Where people use cubic feet weight estimates
- Construction: estimating the load of concrete, aggregate, fill, and framing materials.
- Landscaping: planning deliveries of soil, mulch, sand, gravel, and decorative stone.
- Freight and warehousing: balancing cubic volume, pallet configuration, and actual shipment weight.
- Agriculture: evaluating feed bins, grain containers, soil amendments, and water storage.
- Manufacturing: calculating stock weight for metals, castings, fabricated parts, and bulk ingredients.
- DIY and home improvement: checking if trailers, utility carts, floors, and shelves can support a load.
Because these estimates affect labor, equipment choice, and risk management, a reliable calculator can improve project planning far beyond simple curiosity.
Important limitations and sources of error
No calculator is better than the assumptions behind it. A cubic feet weight calculation can be highly accurate when dimensions and density are known, but several factors can change the result:
- Moisture content: wet soil, sand, wood, and grain weigh more than dry material.
- Compaction: loose fill and compacted fill can differ significantly.
- Irregular shapes: the rectangular volume formula works best for boxes, bins, tanks, and regular forms.
- Void spaces: stone, scrap metal, and stacked products may include air gaps that reduce effective material volume.
- Material variation: not all concrete mixes, wood species, or metal alloys share the same density.
When the stakes are high, use certified data sheets, scale weights, or engineering calculations. The calculator is ideal for planning and estimation, but not a substitute for code compliance, structural design, or legal load certification.
Useful unit references
If you frequently switch between measurement systems, these references help:
- 1 foot = 12 inches
- 1 yard = 3 feet
- 1 meter = 3.28084 feet
- 1 centimeter = 0.0328084 feet
- 1 pound = 0.45359237 kilograms
- 1 cubic yard = 27 cubic feet
These conversions are especially useful for bulk materials sold by the cubic yard. If a landscaping supplier quotes topsoil by cubic yard, simply multiply cubic yards by 27 to get cubic feet, then multiply by density to estimate total weight.
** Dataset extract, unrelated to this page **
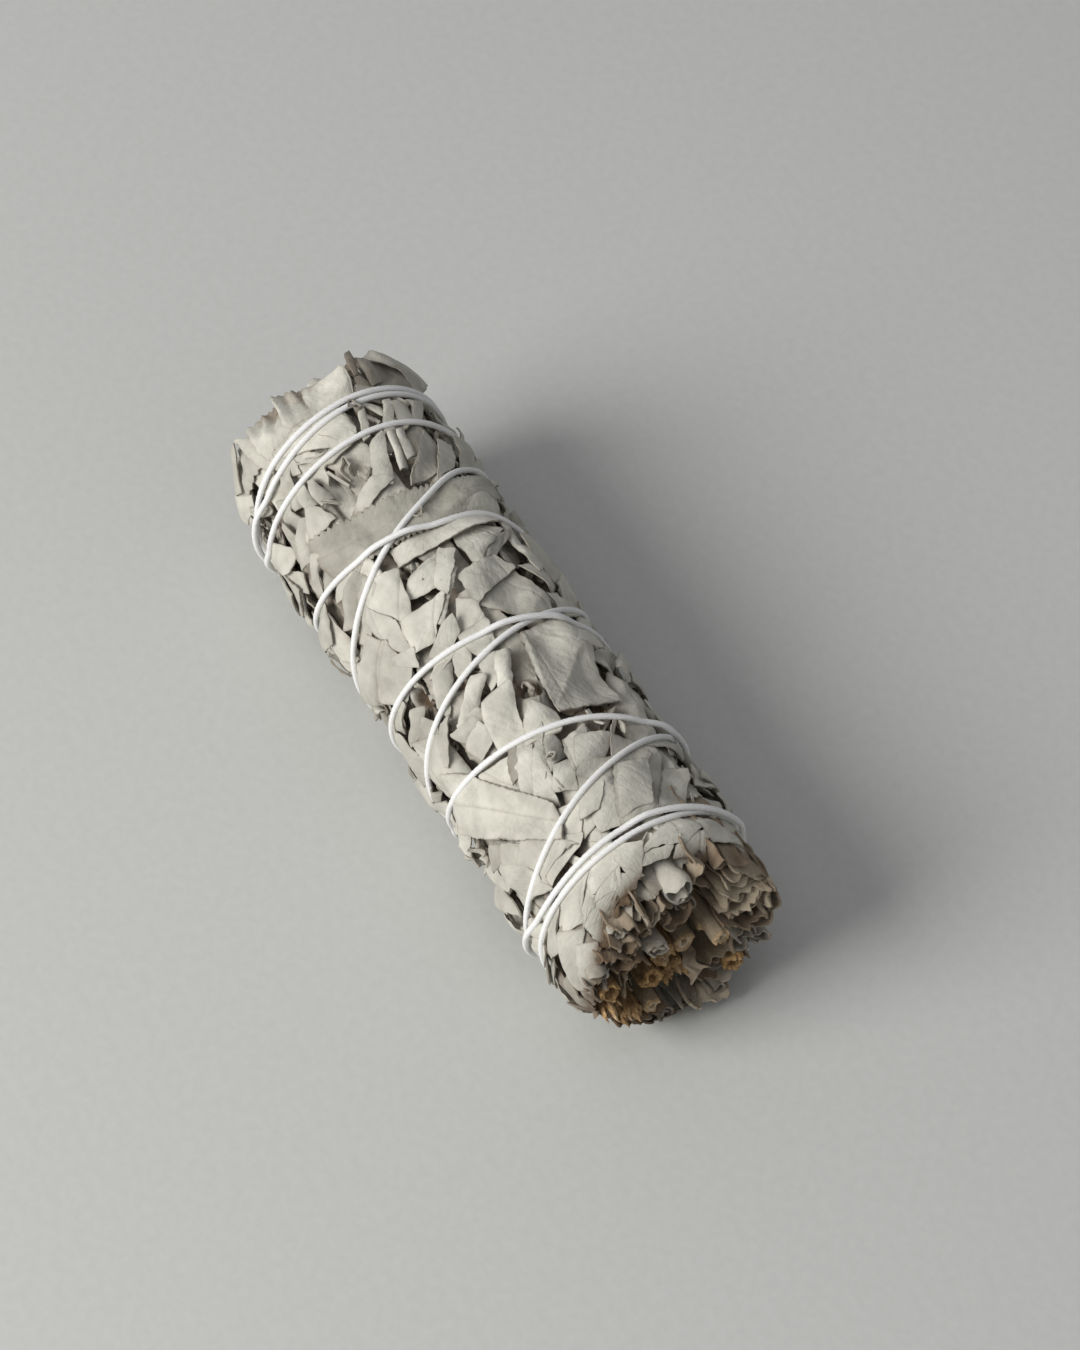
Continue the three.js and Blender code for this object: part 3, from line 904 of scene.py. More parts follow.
def cut_at(path, out=0.0):
    """x of the cut end behind the middle of a path."""
    y, z = np.mean(path, axis=0)
    return float(face_x(math.atan2(y, z), math.hypot(y, z))) - out


def unit(degrees):
    """The direction across and up at an angle from the top."""
    return np.array([math.sin(math.radians(degrees)), math.cos(math.radians(degrees))])


# Rolled leaves in the cut end: the roll, then how far they stand out, their tone and how brown they are.
ROLLS = [
    (roll((-0.6, 11.6), 2.0, 1.5, 2.2, 0.9), 1.2, 0.9, 0.0),
    (roll((3.7, 4.3), 1.9, 1.25, 0.4, 0.5, 0.3), 0.4, 0.4, 0.3),
    (roll((-1.6, 8.1), 1.5, 1.1, 3.6, 0.8), -0.6, 0.2, 0.5), (roll((8.7, 9.2), 1.1, 1.6, 0.8), 0.4, 0.7, 0.2),
    (roll((13.0, 4.6), 1.2, 1.5, 2.8), 0.2, 0.6, 0.3), (roll((-9.6, -2.2), 1.3, 1.4, 1.2, 0.8), 0.0, 0.5, 0.3),
    (roll((-12.4, -4.2), 1.5, 1.2, 4.2, 0.7, 0.5), 0.2, 0.5, 0.3),
    (roll((-5.6, -12.0), 1.3, 1.3, 5.2, 0.8), 0.3, 0.5, 0.4), (roll((2.4, -12.8), 1.2, 1.4, 1.2, 0.9), 0.0, 0.5, 0.5),
]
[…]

Authoritative resources for deeper verification
For official or academic reference material related to volume, measurement, and load planning, review these trusted resources:
- National Institute of Standards and Technology (NIST): Unit conversion guidance
- Federal Highway Administration (FHWA): Transportation and load related resources
- Academic reference example for material densities from an educational domain
Government and university sources are especially useful when you need standard measurement definitions, transportation context, or technical references that support professional estimates.
Best practices for accurate results
- Measure carefully and use consistent units.
- Use the closest available material density, not a guess.
- Adjust for moisture, compaction, or grade where relevant.
- Round only at the end of the calculation, not during the middle steps.
- For trucks, trailers, floors, and hoists, compare your result with rated capacity and include a safety margin.
If you follow these steps, a cubic feet weight calculator becomes a fast and dependable planning tool. It helps you avoid overloaded vehicles, underbuilt supports, inaccurate material orders, and costly project delays. Whether you are a homeowner ordering gravel, a contractor estimating concrete, or a warehouse manager planning loads, the ability to convert cubic feet into weight is one of the most practical calculations you can use.
Density values shown on this page are typical reference figures for estimation. Confirm exact values with manufacturers, engineering tables, or regulated transport rules when precision is required.